Jean GIONO, «Noé» qui parle de comment est–ce qu’il a écrit «Un roi sans divertissement». «Il ne m’est pas possible de faire connaître l’histoire que je raconte, le livre que j’écris, comme on fait connaître un paysage, (comme Brueghel fait connaître un paysage) avec des milliers de détails et d’histoires particulières. Il ne m’est pas possible (je le regrette) de m’exprimer comme s’exprime le musicien qui fait trotter à la fois tous les instruments. On les entends tous, on est impressionné par l’ensemble, on est impressionné par le chant ou par l’accompagnement, ou par tel timbre, ou par les bois, ou par les cuivres, ou par les cors, ou par les cymbales qui se mettent à gronder juste au moment où le basson était en train de s’exprimer, autant que faire se peut, à la lisière d’un verger, semble-t-il, et le total fait un grand drame. Je n’avais pas projeté, avec Langlois, d’exprimer le total. Ou alors, il faut en revenir à ce que je disais tout à l’heure : se donner à tâche d’exprimer la «monstrueuse accumulation». Mais, là alors, avec l’écriture on n’a pas un instrument bien docile. Le musicien peut faire entendre simultanément un très grand nombre de timbres. Il y a évidemment une limite qu’il ne peut pas dépasser, mais nous, avec l’écriture, nous serions même bien contents de l’atteindre, cette limite. Car nous sommes obligés de raconter à la queue leu leu ; les mots s’écrivent les uns à la suite des autres, et les histoires, tout ce qu’on peut faire, c’est de les enchaîner. Tandis que Brueghel, il tue un cochon dans le coin gauche, il plume une oie un peu plus haut, il passe une main coquine sous les seins de la femme en rouge et, là-haut à droite, il s’assoit sur un tonneau en brandissant une broche qui traverse une enfilade de six beaux merles bleus. Et on a beau ne faire attention qu’au cochon rose et à l’acier du couteau qui l’égorge, on a en même temps dans l’oeil le blanc des plumes, le pourpre du corsage, le brun du tonneau et le bleu des merles. Pour raconter la même chose je n’ai, moi, que des mots qu’on lit les uns après les autres (et on en saute).»
///
The « city wall » will be set in two libraries, in Méjanes d’Aix-en-Provence and at the Alcazar library in Marseille. The status of these two places – between public space (that we can make ours, that we can pace up and down, in which we have our own reference points) and cultural space (dignified) – is interesting for this kind of project. For me, this is the space where everyone has his cultural bag (a book by a guy, a movie by another, and so on…). They can find here what enriches them and becomes a part of them.

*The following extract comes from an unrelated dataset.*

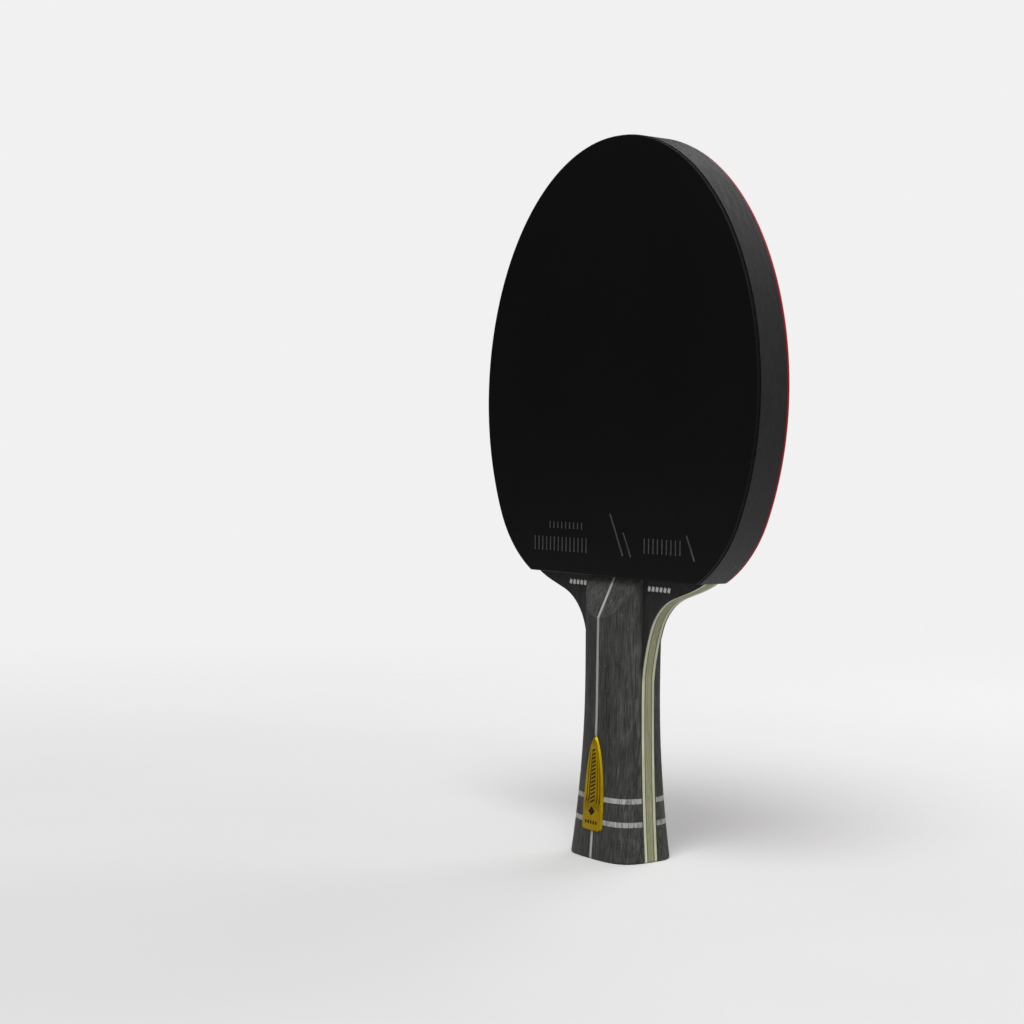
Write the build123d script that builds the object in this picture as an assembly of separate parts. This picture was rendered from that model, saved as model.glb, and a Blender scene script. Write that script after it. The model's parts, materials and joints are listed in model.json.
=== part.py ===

There has been a lot of experiments in composing poems, stories, their rules and constraints have been codified, in particular by people from Oulipo (in French, Ouvroir de Littérature Potentiel). I want to find other ways to generate stories than just assembling one word behind the other (for instance combinatory literature), as Giono says, and to include also pictures in the process. In “intrigues in motion”, the image is not defined yet. At the beginning I wanted to use pictures found at the library. Therefore I’ve cut elements from different comic books to recompose landscapes. But the words didn’t feel comfortable unto these backgrounds. Then I played with maps, with different aesthetics and styles : a video game’s map, an old Russian map, an heroic fantasy map… I decided to pick up pieces of books that represent some literary genre (science-fiction, heroic fantasy, tales, detective novels, Western, erotic, adventure, historical, etc). When we open each of these books, we are gonna find a kind of vocabulary inherent in this kind of literature. The word on the picture comes often as a caption, which is a way to enhance the picture and create a certain meaning by driving the picture’s comprehension. Words can also enrich pictures when they represent a character’s speech, in the case of comics. In “intrigues in motion”, the words are turned into troops that we deploy on the pictures or the maps, then that come to life and begin to move. The clash of meaning generated through their moves is interesting. The user takes several positions. He can take the word “sea” and put it on the sea, or take the same word and put it on the ground, creating, in this way, a new sea in this location. Or, he can take this same word, “sea”, and, by moving it, associate it first with “magical”, then he meets “trapped”, which will not generate the same meanings.